File spoon-archives/marxism.archive/marxism_1994/94-10-31.000, message 3


Date: Sun, 2 Oct 1994 21:37:29 -0400 (EDT)
From: "Paul W. Cockshott" <cockshpw-AT-wfu.edu>
Subject: Re: More about that relative autonomy thing


On Thu, 29 Sep 1994, Philip Goldstein wrote:

> 	Paul Cockshott writes that identification with workingclass 
> militants and their struggles enables academics to overcome their limited 
> class position. My experience is that militant workingclass groups, 
> parties, and individual reproduce all the ideologies of our society. 
> That's why there is constant struggle over what is true leftism, 
> scientific Marxism, ideological purity, bad revisionism, etc. In this 
> sense these groups or individuals are not outside the system. 

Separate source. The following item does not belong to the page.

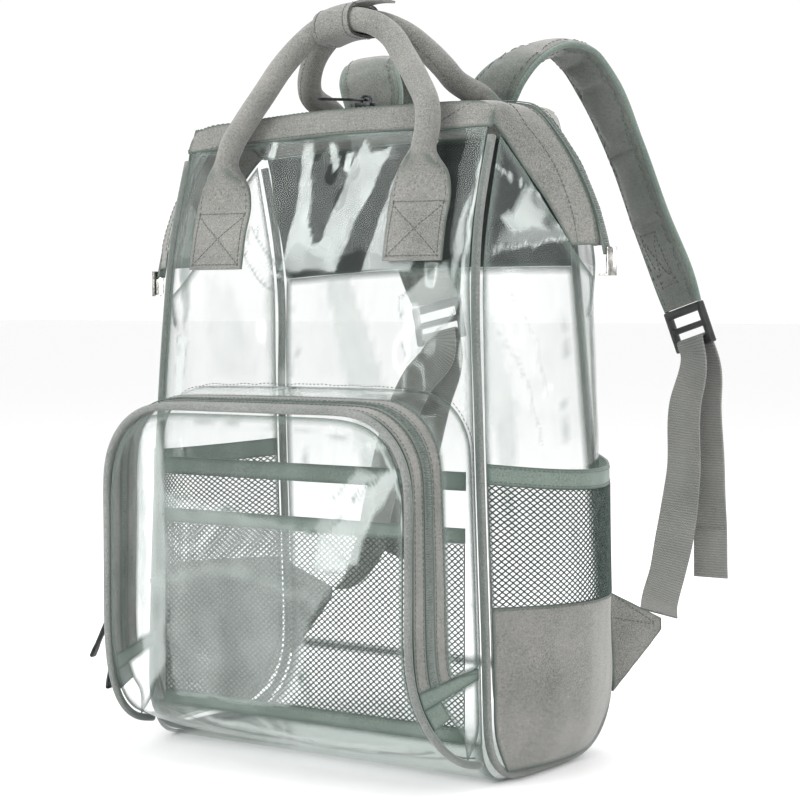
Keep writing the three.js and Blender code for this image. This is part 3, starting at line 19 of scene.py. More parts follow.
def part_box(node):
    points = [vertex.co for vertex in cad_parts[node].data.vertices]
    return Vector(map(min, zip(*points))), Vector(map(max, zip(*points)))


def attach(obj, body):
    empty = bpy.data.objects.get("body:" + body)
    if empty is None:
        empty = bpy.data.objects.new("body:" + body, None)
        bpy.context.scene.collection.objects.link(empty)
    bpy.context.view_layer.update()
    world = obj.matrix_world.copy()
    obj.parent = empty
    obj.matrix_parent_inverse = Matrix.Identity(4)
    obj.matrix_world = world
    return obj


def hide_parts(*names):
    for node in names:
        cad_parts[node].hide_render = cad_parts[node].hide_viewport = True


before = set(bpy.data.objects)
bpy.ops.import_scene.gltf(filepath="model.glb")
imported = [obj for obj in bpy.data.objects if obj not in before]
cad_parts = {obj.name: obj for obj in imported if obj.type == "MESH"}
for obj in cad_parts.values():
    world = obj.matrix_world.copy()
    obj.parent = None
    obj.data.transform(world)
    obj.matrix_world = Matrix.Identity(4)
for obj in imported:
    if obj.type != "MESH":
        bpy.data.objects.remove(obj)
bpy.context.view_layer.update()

Object = bpy.types.Object
Array = np.ndarray
Field = Callable[[Array], Array]
MM = 0.001
BAG = "bag"
SHARP = 50.0
MERGE = 2e-5
log = logging.getLogger("backpack")


class Side(Enum):
    """The two sides of the bag, as seen from the front."""

    RIGHT = 1
    LEFT = -1

    @property
    def word(self) -> str:
        """The side's word in the names of its pieces."""
        return self.name.lower()


class Mark(Enum):
    """What a painted mark shows: a painted reflection or painted shade on the clear film, or painted shade
    on the cloth.
    """

    GLARE = "glare"
    # painted shade on the film: dark lines along folds and shaded areas
    CREASE = "crease"
    # painted shade on the cloth: cut edges, seam grooves, gathers, piping flanks and the straps' inner
    # faces
    EDGE = "edge"


# Small tools for meshes


def choose(obj: Object) -> None:
    """Makes obj the only selected and active object, in object mode."""
    bpy.ops.object.select_all(action="DESELECT")
    obj.select_set(True)
    bpy.context.view_layer.objects.active = obj


def solid(name: str, points: Sequence, faces: Sequence) -> Object:
    """Makes a mesh object.

    Args:
        name: name of the piece.
        points: its corners, in metres.
        faces: lists of corner numbers.

    Returns:
        The object, linked to the scene.
    """
    mesh = bpy.data.meshes.new(name)
    mesh.from_pydata([tuple(p) for p in points], [], [tuple(int(i) for i in f) for f in faces])
    obj = bpy.data.objects.new(name, mesh)
    bpy.context.scene.collection.objects.link(obj)
    return obj


def coords(obj: Object) -> Array:
    """The corners of obj as an array of rows x, y, z."""
    flat = np.empty(3 * len(obj.data.vertices))
    obj.data.vertices.foreach_get("co", flat)
    return flat.reshape(-1, 3)


def move_to(obj: Object, points: Array) -> None:
    """Puts the corners of obj at points."""
    obj.data.vertices.foreach_set("co", np.ascontiguousarray(points, dtype=np.float32).ravel())
    obj.data.update()


def copy_of(node: str, name: str) -> Object:
    """Makes a merged copy of a CAD solid with four-sided faces.

    Args:
        node: name of the CAD node.
        name: name of the new piece.

    Returns:
        The copy.
    """
    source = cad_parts[node].data
    obj = solid(name, [v.co for v in source.vertices], [p.vertices for p in source.polygons])
    choose(obj)
    bpy.ops.object.mode_set(mode="EDIT")
    bpy.ops.mesh.select_all(action="SELECT")
    bpy.ops.mesh.remove_doubles(threshold=MERGE)
    bpy.ops.mesh.tris_convert_to_quads(face_threshold=1.1, shape_threshold=3.1)
    bpy.ops.object.mode_set(mode="OBJECT")
    return obj


def editing(obj: Object, mode: str) -> None:
    """Opens obj in edit mode with nothing selected, for corners, edges or faces."""
    choose(obj)
    bpy.ops.object.mode_set(mode="EDIT")
    bpy.ops.mesh.select_all(action="DESELECT")
    bpy.ops.mesh.select_mode(type=mode)


def edited() -> None:
    """Leaves edit mode, with corners as what is selected next time."""
    bpy.ops.mesh.select_mode(type="VERT")
    bpy.ops.object.mode_set(mode="OBJECT")


def outward(obj: Object) -> None:
    """Turns all faces of obj outwards."""
    editing(obj, "VERT")
    bpy.ops.mesh.select_all(action="SELECT")
    bpy.ops.mesh.normals_make_consistent(inside=False)
    bpy.ops.object.mode_set(mode="OBJECT")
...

No, of course the working class is not outside the system, nor can any
socialist group escape from the ideological effects of the class struggle
within it. But these ideological differences arise from the conflict
between different class interests. Thus in groups where middle class
memberships predominate the ideological atmosphere is different,
generally more moderate as a result. This is very striking in
europe at the moment in the forms taken by antifascist movements, with
the working class groups being much more ready to use physical confrontation
than those influenced by intellectuals.

I think that you greatly overstate the importance of language as against
life experience in shaping peoples outlooks. Reading about something is
very different from living it. Reading a theory of exploitation is not
the same as being exploited.

> Besides, 
> the assumption that academics are not workingclass is misleading. Many 
> universities have bargaining units which negotiate contracts with the 
> administration. 
>

Academics are definitely not working class. They are not in general
exchanging their labour power against capital, they exchange it against
revenues. In this they differ for example from a teacher in a commercial
language school, whose labour power does exchange against capital and
who is subject to an altogether much harsher work discipline.
In addition if one looks at their salaries on sees that they tend
to be about equal to or slightly greater than the value that their
labour would create. This absence of exploitation means that their
class interests are identical with those of the working class, they lead
generally easier and healthier lives, do not suffer poverty etc. These
are all real class differences.
 
> 	Cockshott also sees little in my description of ideological 
> indeterminacy. I was answering an objection that said that academic 
> teaching and research simply reproduced the hegemonic system. 
> Indeterminacy means that academic work can subvert the identities and the 
> values by which the hegemonic system reproduces itself. Teaching can be 
> functional and dysfunctional. In other words, there is place for 
> resistance within academic and not in a utopian space outside it, where 
> true militants gather to feel their man or womanhood. 
>
I am not sure to what extent you mean what you say above. The logic of
it is that the only space for resistance to capitalism is 'within academic',
and not outside it. The world outside the university is no utopian
abstraction. If the only problem the ruling class had to deal with was
a lack of ideological coherence within universities they would have 
an easier time than they do. 

I can not think of any conjuncture in which academics have posed a
serious threat to the established order. At times students, though not
their professors, have been a politically disruptive force, but that
is the most one could say.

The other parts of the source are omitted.